The bluff overlooking Petroleum Centre from the east formed the western side of the McCray farm. At its base, on the Hyde & Egbert plot, were several of the finest wells in Pennsylvania, the Coquette almost touching McCray’s line. Dr. M. C. Egbert leased part of the slope and drilled three wells. Other parties drilled five and the eight behaved so handsomely that the owner of the land declined an offer, in 1865, of a half-million dollars for his eighty acres. A well on top of the hill, not deep enough to hit the sand and supposed to be dry, postponed further operations five years. His friends distanced Jeremiah in their lamentations that McCray had spurned the five-hundred-thousand dollars. He may have thought of Shakespeare’s “tide in the affairs of men,” but he sawed wood and said nothing. Jonathan Watson, advised by a clairvoyant, in the spring of 1870 drilled a three-hundred-barrel well on the uplands of the Dalzell farm, close to the southern boundary of the McCray. The clairvoyant’s astonishing guess revived interest in Petroleum Centre, which for a year or two had been on the down grade. Besieged for leases, McCray could not meet a tithe of the demand at one-thousand dollars an acre and half the oil. Derricks clustered thickly. Every well tapped the pool underlying fifteen acres, pumping as if drawing from a lake of petroleum. Within four months the daily production was three-thousand barrels. This meant nineteen-hundred barrels for the land-owner—fifteen-hundred from royalty and four-hundred from wells he had drilled—a regular income of nine-thousand dollars a day! Cipher it out—nineteen-hundred barrels at four-fifty to five dollars, with eleven-hundred barrels for the lessees—and what do you find? Fourteen-thousand dollars a day for the last quarter of 1870 and nine months of 1871, from one-sixth of a farm sold in 1850 for seventeen-hundred dollars! Say, how was that for high?

James S. McCray, a farmer’s son, born in 1824 on the flats below Titusville, at twenty-two set out for himself with two dollars in his pocket.
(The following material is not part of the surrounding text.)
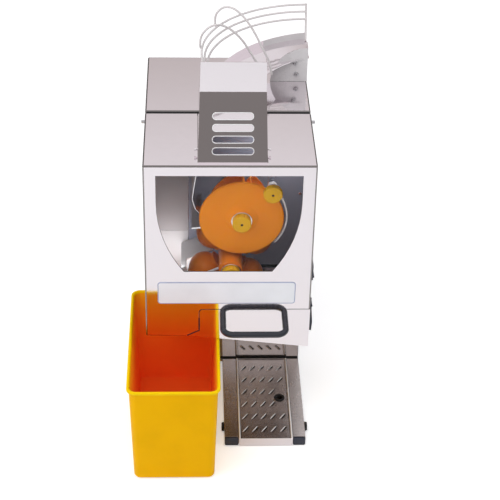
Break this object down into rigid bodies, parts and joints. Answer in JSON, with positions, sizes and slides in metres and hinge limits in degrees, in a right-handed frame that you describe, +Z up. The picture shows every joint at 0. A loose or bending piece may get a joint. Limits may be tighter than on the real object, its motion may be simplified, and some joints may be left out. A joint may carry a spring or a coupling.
{
  "type": "automatic orange juicer",
  "caption": "Counter citrus juicer in stainless steel with a windowed pull-off front, geared squeezing drums, juice tank drawer, drip tray, feed ramp with wire guard and a peel bin.",
  "frame": {"origin": "centre of the whole footprint, on the table", "axes": "+Z up, -Y towards the front cover, +X to the side with the switch and latch"},
  "size_m": [0.3394, 0.568, 0.757],
  "materials": {
    "polished_steel": "mirror polished",
    "satin_steel": "satin",
    "bright_steel": "polished",
    "grey_plate": "satin",
    "orange_plastic": "semi-gloss",
    "brown_plastic": "semi-gloss",
    "gold_plastic": "semi-gloss",
    "bin_plastic": "gloss",
    "black_plastic": "gloss",
    "rubber": "matt",
    "clear_plastic": "clear",
    "pale_plastic": "satin",
    "gear_steel": "machined",
    "cast_metal": "cast",
    "motor_paint": "satin"
  },
  "bodies": {
    "housing": {"cabinet_shell": "polished_steel", "hopper": "polished_steel", "feed_ramp": "polished_steel", "back_panel": "satin_steel", "base_frame": "satin_steel", "feed_guide": "satin_steel", "peel_chute": "satin_steel", "chamber_wall_left": "satin_steel", "chamber_wall_right": "satin_steel", "chamber_roof": "satin_steel", "tank_rail_left": "satin_steel", "tank_rail_right": "satin_steel", "orange_guard": "bright_steel", "knife": "bright_steel", "wire_guard": "bright_steel", "press_backplate": "grey_plate", "cable_gland": "black_plastic", "front_foot_left": "black_plastic", "front_foot_right": "black_plastic", "switch_bezel": "black_plastic", "latch_base": "black_plastic", "rear_foot_left": "rubber", "rear_foot_right": "rubber", "middle_foot_left": "rubber", "bumper_left": "rubber", "bumper_right": "rubber", "peel_stripper": "pale_plastic", "cover_sensor": "pale_plastic", "guard_post": "gear_steel", "cover_pin_left": "gear_steel", "cover_pin_right": "gear_steel", "upper_bearing": "cast_metal", "lower_bearing": "cast_metal", "gear_plate": "cast_metal", "gearbox": "cast_metal", "drive_motor": "motor_paint"},
    "upper_rotor": {"upper_shaft": "gear_steel", "cup_drum": "brown_plastic", "drum_disc": "orange_plastic", "upper_washer": "bright_steel", "upper_gear": "gear_steel"},
    "lower_rotor": {"lower_shaft": "gear_steel", "ball_drum": "brown_plastic", "lower_washer": "bright_steel", "lower_gear": "gear_steel"},
    "pinion": {"drive_pinion": "gear_steel"},
    "upper_knob": {"upper_knob": "gold_plastic"},
    "lower_knob": {"lower_knob": "gold_plastic"},
    "guard_knob": {"guard_knob": "gold_plastic"},
    "cover": {"front_cover": "polished_steel", "window_pane": "clear_plastic"},
    "tank": {"tank_front": "polished_steel", "juice_tank": "satin_steel", "tank_handle": "black_plastic", "pulp_strainer": "satin_steel"},
    "drip_tray": {"drip_tray": "satin_steel"},
    "drip_grid": {"drip_grid": "satin_steel"},
    "peel_bin": {"peel_bin": "bin_plastic"},
    "power_rocker": {"power_rocker": "black_plastic"},
    "latch_lever": {"latch_lever": "black_plastic"}
  },
  "joints": [
    {"name": "upper_spin", "type": "hinge", "parent": "housing", "child": "upper_rotor", "pos_m": [0.0357, -0.04, 0.453], "axis": [0, 1, 0], "continuous": true},
    {"name": "lower_spin", "type": "hinge", "parent": "housing", "child": "lower_rotor", "pos_m": [0.01772, -0.04, 0.34701], "axis": [0, 1, 0], "continuous": true},
    {"name": "pinion_spin", "type": "hinge", "parent": "housing", "child": "pinion", "pos_m": [0.08584, 0.081, 0.32222], "axis": [0, 1, 0], "continuous": true},
    {"name": "upper_knob_turn", "type": "hinge", "parent": "upper_rotor", "child": "upper_knob", "pos_m": [0.0357, -0.101, 0.453], "axis": [0, 1, 0], "continuous": true},
    {"name": "lower_knob_turn", "type": "hinge", "parent": "lower_rotor", "child": "lower_knob", "pos_m": [0.01772, -0.11, 0.34701], "axis": [0, 1, 0], "continuous": true},
    {"name": "guard_knob_turn", "type": "hinge", "parent": "housing", "child": "guard_knob", "pos_m": [0.08922, -0.101, 0.515], "axis": [0, 1, 0], "continuous": true},
    {"name": "cover_pull", "type": "slide", "parent": "housing", "child": "cover", "axis": [0, -1, 0], "range_m": [0, 0.2]},
    {"name": "tank_pull", "type": "slide", "parent": "housing", "child": "tank", "axis": [0, -1, 0], "range_m": [0, 0.19]},
    {"name": "tray_pull", "type": "slide", "parent": "housing", "child": "drip_tray", "axis": [0, -1, 0], "range_m": [0, 0.23]},
    {"name": "grid_lift", "type": "slide", "parent": "drip_tray", "child": "drip_grid", "axis": [0, 0, 1], "range_m": [0, 0.06]},
    {"name": "bin_pull", "type": "slide", "parent": "housing", "child": "peel_bin", "axis": [0, -1, 0], "range_m": [0, 0.32]},
    {"name": "rocker_tilt", "type": "hinge", "parent": "housing", "child": "power_rocker", "pos_m": [0.1644, -0.106, 0.355], "axis": [0, 1, 0], "range_deg": [0, 14]},
    {"name": "latch_swing", "type": "hinge", "parent": "housing", "child": "latch_lever", "pos_m": [0.1656, -0.102, 0.279], "axis": [0, 1, 0], "range_deg": [-60, 0]}
  ],
  "couplings": [
    {"joint": "lower_spin", "follows": "upper_spin", "ratio": -1},
    {"joint": "pinion_spin", "follows": "upper_spin", "ratio": 2.8667}
  ]
}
Working three years in a saw-mill on the Allegheny, he saved his earnings and in 1850 was able to buy a team and take up the farm decreed to enrich him beyond his wildest fancies. He married Miss Martha G. Crooks, a willing helpmeet in adversity and wise counsellor in prosperity. His first venture in oil, a share in a two-acre lease at Rouseville, he sold to drill a well on the Blood farm, elbowing his own. From this he realized seventy-thousand dollars. For his own farm he refused a million dollars in 1871. Sharpers dogged his footsteps and endeavored to rope him into all sorts of preposterous schemes. He told me one project, which was expected to control the coal-trade of the region, bled him two-hundred-and-sixty-thousand dollars! Instead of selling his oil right along, at an average figure of nearly five dollars, he stored two-hundred-thousand barrels in iron-tanks, to await higher prices. In my presence H. I. Beers, of McClintockville, bid him five-thirty-five a barrel[five-thirty-five a barrel] for the lot. McCray stuck out for five-fifty. He kept the oil for years, losing thousands of barrels by leakage and evaporation, and sold the bulk of it at one to two dollars. Had he dealt with Beers he would have been six-hundred-thousand dollars richer! Mr. McCray removed to Franklin in 1872 and died some years ago. He rests in the cemetery beside his faithful wife and only daughter. The wells on his farm drooped and withered and the famous fifteen-acre field has long been a pasture. A robust character, strong-willed and kindly, sometimes queerly contradictory and often misjudged, James S. McCray could adopt the words of King Lear: “I am a man more sinned against than sinning.”

HYDE & EGBERT TRACT AND McCRAY FARM IN 1870.
JAS. S. McCRAY FARM. JAS. S. McCRAY.

The Dalzell or Hayes farm, on which the first well—fifty barrels—was drilled in 1861, boasted the Porcupine, Rhinoceros, Ramcat, Wildcat, and a menagerie of thirty others ranging from ten barrels to three-hundred. At the north end of the farm, in the rear of the Maple-Shade and Jersey wells, the Petroleum Shaft-and-Mining-Company attempted to sink a hole seven feet by seventeen to the third sand. The shaft was dug and blasted one-hundred feet, at immense cost. The funds ran out, gas threatened to asphyxiate the workmen, the big pumps could not exhaust the water and the absurd undertaking was abandoned.